START
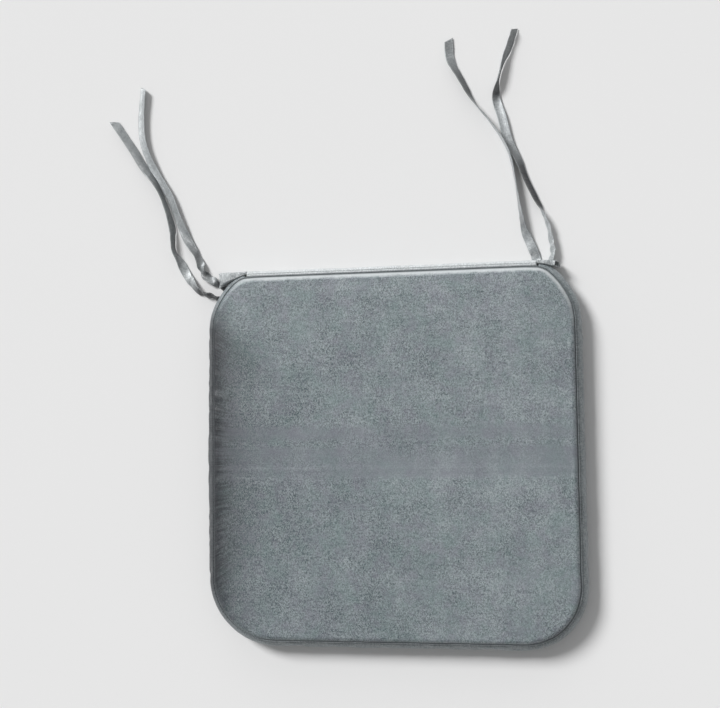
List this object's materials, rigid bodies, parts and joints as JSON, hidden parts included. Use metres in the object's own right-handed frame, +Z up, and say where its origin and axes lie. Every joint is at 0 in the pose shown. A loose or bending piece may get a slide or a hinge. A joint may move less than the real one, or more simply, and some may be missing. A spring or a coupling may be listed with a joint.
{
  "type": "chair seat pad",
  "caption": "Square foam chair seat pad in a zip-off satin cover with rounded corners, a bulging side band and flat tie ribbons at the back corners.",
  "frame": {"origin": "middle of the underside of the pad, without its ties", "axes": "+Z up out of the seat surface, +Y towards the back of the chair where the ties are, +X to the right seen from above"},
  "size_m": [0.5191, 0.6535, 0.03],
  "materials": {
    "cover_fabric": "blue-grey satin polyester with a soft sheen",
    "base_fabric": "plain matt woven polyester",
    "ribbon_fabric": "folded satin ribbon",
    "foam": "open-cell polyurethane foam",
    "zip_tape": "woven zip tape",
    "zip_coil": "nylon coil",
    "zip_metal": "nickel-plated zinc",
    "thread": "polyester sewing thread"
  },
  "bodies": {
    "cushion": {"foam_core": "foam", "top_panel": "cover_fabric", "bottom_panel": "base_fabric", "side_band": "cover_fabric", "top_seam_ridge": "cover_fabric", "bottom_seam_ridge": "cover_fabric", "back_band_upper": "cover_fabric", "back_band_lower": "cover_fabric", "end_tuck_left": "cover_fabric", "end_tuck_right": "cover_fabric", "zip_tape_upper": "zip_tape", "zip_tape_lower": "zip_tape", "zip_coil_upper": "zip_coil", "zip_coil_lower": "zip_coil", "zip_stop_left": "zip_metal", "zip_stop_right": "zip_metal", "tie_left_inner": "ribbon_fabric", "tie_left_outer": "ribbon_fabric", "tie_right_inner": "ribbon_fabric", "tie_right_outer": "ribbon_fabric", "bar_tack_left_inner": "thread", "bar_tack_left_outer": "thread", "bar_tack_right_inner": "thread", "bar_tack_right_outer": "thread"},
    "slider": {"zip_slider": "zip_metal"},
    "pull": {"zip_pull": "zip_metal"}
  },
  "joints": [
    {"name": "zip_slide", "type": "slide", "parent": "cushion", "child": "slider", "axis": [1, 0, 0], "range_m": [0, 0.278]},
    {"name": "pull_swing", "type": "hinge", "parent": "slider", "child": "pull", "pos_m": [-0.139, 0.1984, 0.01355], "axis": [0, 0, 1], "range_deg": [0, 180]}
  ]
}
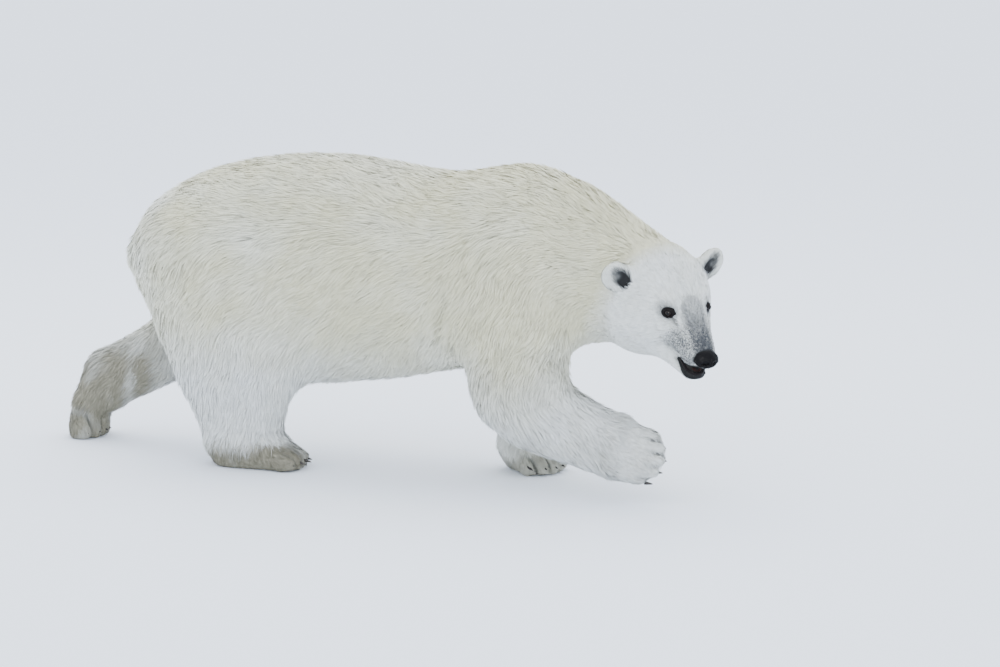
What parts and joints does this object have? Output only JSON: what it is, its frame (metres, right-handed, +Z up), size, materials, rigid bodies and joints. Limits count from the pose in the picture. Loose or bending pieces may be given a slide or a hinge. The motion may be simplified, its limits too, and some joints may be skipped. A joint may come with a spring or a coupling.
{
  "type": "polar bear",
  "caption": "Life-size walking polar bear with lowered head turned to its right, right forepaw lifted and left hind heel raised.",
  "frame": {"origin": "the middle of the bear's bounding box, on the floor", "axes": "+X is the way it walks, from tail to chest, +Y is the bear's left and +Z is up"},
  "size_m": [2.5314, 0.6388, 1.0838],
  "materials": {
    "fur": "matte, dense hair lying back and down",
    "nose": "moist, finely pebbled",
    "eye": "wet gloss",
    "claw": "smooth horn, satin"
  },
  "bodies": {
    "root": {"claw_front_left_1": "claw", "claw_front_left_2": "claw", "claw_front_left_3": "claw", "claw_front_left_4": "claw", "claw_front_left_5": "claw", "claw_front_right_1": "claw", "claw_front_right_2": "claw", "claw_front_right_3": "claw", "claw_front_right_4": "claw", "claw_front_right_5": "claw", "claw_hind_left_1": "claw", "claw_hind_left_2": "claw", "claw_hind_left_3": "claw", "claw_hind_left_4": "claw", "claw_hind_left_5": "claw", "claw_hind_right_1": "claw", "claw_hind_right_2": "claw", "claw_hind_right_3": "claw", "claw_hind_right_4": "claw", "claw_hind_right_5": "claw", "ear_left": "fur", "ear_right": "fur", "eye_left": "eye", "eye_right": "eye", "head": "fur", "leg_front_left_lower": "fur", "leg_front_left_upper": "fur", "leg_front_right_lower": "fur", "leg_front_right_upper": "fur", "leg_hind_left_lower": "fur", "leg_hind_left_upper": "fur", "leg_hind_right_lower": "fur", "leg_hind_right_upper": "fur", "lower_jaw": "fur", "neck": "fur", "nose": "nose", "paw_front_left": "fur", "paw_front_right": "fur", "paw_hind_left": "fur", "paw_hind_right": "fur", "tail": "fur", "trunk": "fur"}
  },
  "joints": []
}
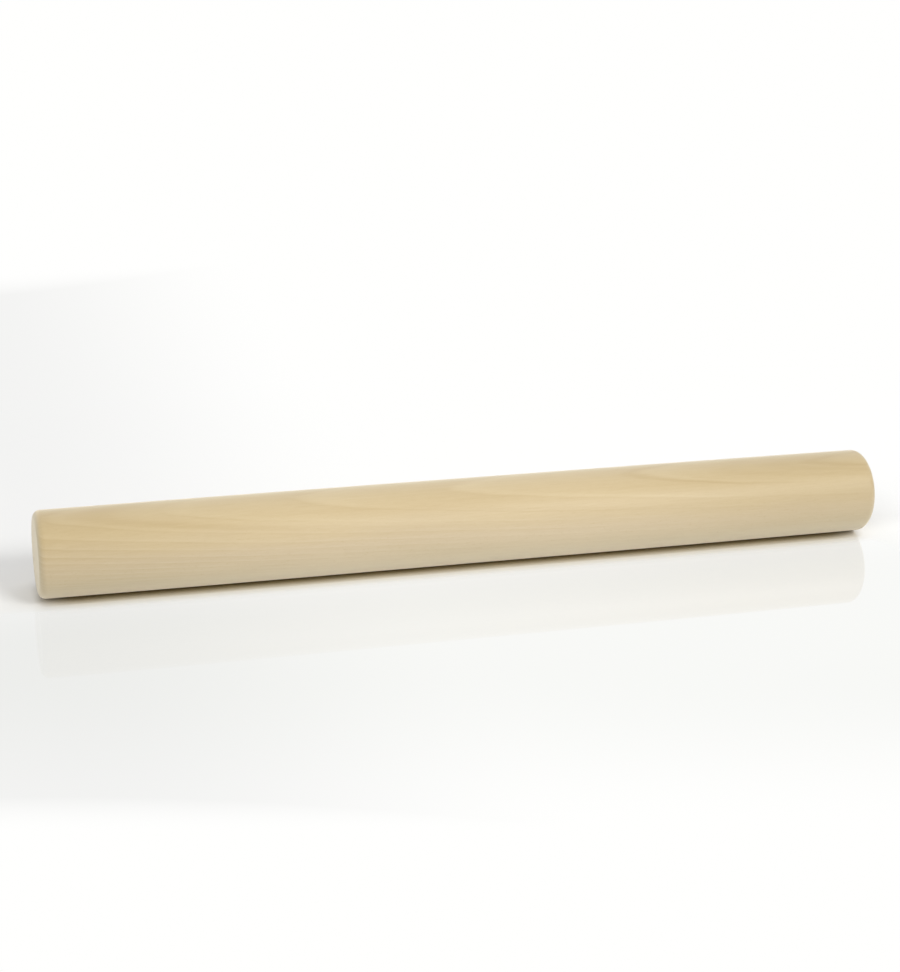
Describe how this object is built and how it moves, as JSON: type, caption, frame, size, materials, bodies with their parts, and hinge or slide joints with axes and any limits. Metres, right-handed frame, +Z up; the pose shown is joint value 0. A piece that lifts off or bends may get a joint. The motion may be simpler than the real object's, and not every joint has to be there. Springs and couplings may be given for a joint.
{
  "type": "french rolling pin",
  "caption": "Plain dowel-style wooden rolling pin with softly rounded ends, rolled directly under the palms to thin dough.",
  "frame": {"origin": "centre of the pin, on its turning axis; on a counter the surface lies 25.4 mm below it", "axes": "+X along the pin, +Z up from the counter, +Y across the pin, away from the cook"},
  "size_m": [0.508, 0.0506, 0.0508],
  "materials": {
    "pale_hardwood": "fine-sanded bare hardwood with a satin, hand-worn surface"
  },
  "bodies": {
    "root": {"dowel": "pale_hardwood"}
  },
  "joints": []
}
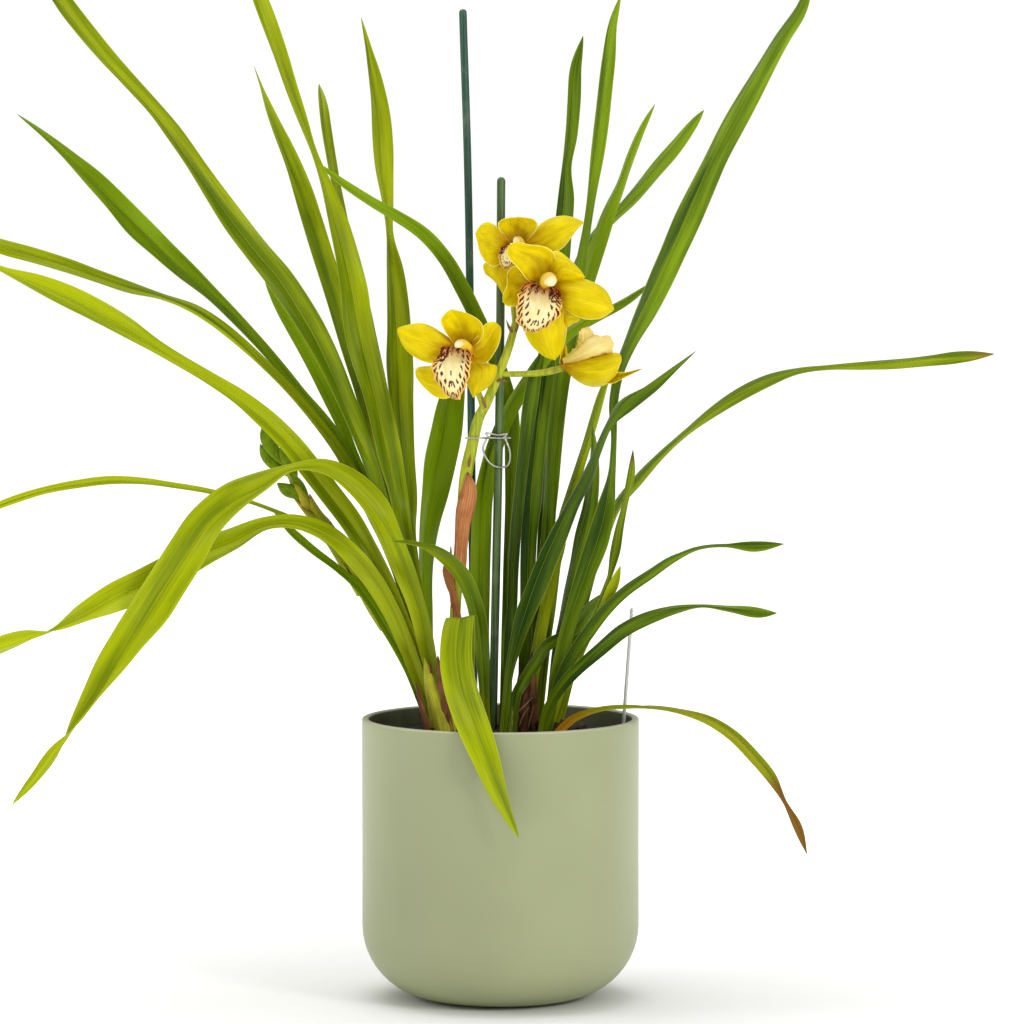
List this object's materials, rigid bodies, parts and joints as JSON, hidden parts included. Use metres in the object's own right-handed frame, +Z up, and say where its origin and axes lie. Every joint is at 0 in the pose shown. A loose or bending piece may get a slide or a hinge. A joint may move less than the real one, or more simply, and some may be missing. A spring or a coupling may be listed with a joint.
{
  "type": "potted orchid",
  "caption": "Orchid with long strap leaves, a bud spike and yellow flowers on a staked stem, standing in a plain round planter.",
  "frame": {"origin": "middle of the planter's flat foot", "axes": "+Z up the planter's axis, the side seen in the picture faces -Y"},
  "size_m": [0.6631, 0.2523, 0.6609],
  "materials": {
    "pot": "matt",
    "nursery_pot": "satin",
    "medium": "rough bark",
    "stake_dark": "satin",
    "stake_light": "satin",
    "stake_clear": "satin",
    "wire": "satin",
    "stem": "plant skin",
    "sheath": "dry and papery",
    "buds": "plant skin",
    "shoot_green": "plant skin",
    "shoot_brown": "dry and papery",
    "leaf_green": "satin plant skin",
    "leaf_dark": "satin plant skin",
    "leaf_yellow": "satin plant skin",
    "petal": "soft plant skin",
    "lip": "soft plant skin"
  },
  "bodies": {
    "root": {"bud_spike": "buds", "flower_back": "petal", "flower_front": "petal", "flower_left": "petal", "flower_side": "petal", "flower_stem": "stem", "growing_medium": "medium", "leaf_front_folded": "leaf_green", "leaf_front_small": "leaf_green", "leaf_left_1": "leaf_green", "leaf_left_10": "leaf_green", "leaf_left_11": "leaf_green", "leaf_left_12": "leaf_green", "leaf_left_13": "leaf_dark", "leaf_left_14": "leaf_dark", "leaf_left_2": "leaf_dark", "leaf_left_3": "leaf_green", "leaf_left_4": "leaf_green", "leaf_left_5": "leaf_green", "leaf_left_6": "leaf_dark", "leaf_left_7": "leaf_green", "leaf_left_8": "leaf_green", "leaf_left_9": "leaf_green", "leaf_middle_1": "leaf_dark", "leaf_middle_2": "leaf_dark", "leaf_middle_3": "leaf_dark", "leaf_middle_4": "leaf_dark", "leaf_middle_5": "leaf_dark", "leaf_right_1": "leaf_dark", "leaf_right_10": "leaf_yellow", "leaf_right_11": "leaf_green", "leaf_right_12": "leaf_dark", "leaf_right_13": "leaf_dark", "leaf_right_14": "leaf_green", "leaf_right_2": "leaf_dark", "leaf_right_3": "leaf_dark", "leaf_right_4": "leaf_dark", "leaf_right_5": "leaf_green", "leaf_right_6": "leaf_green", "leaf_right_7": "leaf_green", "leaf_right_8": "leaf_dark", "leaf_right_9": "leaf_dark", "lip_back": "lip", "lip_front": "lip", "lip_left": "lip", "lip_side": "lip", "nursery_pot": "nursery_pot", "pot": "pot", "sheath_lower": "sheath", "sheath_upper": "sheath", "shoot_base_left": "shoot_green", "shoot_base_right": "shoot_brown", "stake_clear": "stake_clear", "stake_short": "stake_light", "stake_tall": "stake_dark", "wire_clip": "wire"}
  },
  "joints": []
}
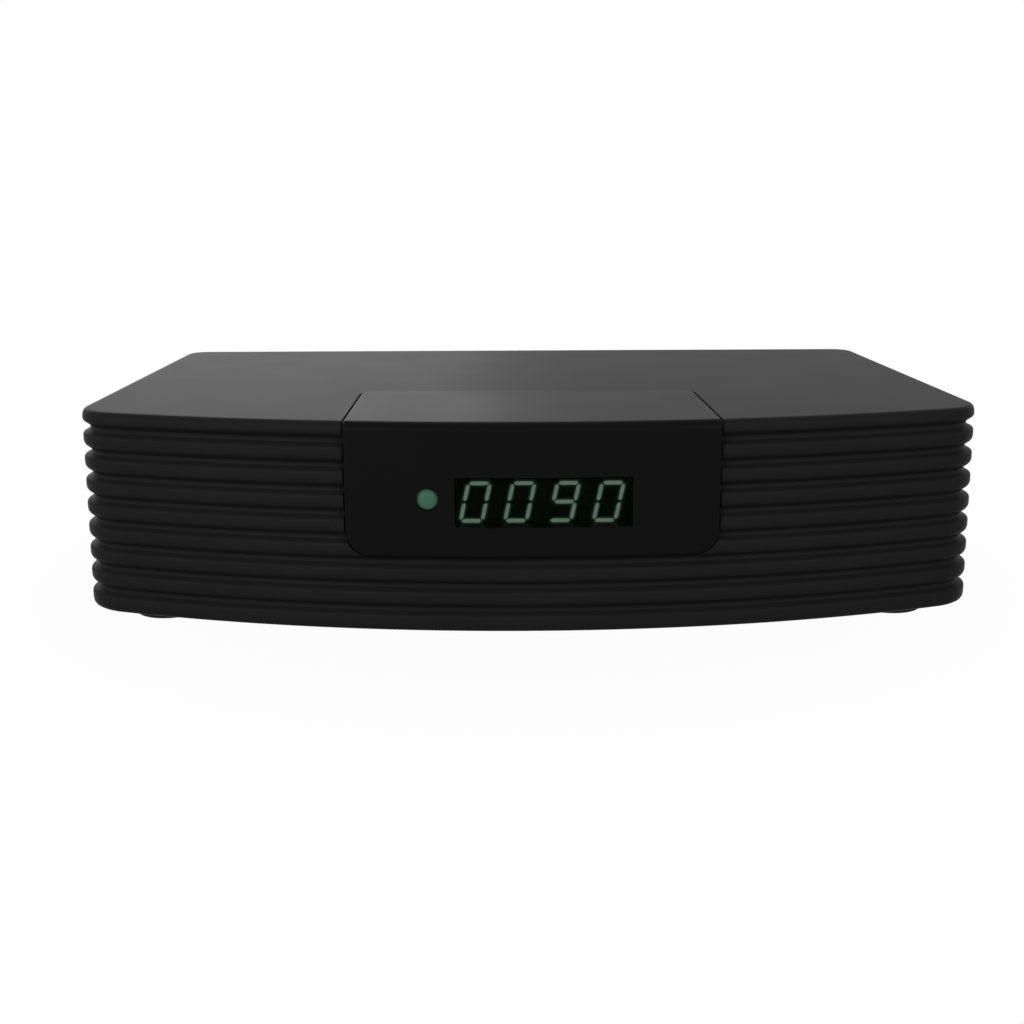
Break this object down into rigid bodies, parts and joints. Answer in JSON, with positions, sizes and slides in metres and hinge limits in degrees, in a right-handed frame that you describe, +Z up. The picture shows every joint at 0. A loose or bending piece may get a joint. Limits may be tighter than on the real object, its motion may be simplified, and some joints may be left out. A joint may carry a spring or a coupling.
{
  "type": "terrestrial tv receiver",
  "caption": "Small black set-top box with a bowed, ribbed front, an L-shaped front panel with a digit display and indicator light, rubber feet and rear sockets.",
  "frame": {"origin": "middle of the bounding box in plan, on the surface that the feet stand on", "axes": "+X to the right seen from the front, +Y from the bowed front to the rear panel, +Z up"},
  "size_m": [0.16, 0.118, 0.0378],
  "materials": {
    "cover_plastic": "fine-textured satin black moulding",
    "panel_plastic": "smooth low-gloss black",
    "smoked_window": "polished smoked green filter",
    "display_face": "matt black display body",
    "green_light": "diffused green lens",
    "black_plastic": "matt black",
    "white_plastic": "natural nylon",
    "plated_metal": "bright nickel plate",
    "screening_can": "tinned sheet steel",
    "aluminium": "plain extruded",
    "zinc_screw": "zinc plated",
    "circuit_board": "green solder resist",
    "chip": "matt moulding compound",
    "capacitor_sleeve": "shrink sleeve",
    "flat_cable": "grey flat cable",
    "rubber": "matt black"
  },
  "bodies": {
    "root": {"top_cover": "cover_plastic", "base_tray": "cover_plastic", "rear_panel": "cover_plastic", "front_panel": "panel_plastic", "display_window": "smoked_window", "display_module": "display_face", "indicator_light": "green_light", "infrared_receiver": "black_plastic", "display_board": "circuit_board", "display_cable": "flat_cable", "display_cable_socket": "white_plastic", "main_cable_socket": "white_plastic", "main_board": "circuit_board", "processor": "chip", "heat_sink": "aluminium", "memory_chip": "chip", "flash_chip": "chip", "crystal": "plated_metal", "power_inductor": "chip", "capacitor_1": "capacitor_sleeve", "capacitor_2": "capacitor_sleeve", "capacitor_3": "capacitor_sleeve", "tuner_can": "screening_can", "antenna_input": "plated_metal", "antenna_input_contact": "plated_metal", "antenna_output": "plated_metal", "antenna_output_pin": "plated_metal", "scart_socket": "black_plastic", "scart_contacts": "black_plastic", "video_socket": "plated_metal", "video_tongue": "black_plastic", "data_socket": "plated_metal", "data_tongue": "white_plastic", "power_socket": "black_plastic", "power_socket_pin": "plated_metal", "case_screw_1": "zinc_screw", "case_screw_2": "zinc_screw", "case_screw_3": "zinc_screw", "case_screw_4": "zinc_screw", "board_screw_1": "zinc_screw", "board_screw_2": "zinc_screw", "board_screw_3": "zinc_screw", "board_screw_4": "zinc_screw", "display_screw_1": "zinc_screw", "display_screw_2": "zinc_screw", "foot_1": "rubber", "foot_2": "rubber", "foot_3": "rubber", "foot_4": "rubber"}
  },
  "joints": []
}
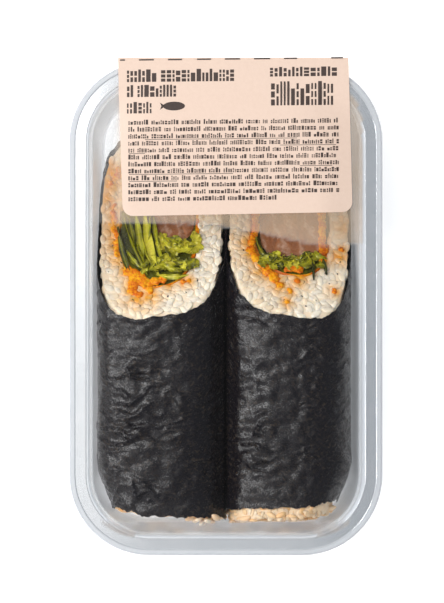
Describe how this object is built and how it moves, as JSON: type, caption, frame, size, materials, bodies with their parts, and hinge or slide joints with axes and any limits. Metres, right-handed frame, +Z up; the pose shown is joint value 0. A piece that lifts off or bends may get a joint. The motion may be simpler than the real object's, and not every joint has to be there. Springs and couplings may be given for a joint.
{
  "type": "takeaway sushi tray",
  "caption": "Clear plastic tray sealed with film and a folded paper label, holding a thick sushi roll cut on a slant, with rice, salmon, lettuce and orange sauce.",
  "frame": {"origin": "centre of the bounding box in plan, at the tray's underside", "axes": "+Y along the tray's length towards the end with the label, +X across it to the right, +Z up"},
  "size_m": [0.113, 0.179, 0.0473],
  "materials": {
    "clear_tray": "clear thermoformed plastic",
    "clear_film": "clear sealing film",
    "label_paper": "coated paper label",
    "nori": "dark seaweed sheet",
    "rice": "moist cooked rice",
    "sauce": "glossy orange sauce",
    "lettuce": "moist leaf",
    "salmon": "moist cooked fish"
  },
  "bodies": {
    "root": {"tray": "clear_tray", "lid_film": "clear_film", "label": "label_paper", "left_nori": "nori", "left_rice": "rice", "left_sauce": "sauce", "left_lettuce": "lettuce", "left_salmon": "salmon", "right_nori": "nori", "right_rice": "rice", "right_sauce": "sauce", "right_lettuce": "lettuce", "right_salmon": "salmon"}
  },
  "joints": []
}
END
# BRIEF:
From the entries above, pull out each line that includes "down".

# FINISHED ANSWER:
    "fur": "matte, dense hair lying back and down",
Break this object down into rigid bodies, parts and joints. Answer in JSON, with positions, sizes and slides in metres and hinge limits in degrees, in a right-handed frame that you describe, +Z up. The picture shows every joint at 0. A loose or bending piece may get a joint. Limits may be tighter than on the real object, its motion may be simplified, and some joints may be left out. A joint may carry a spring or a coupling.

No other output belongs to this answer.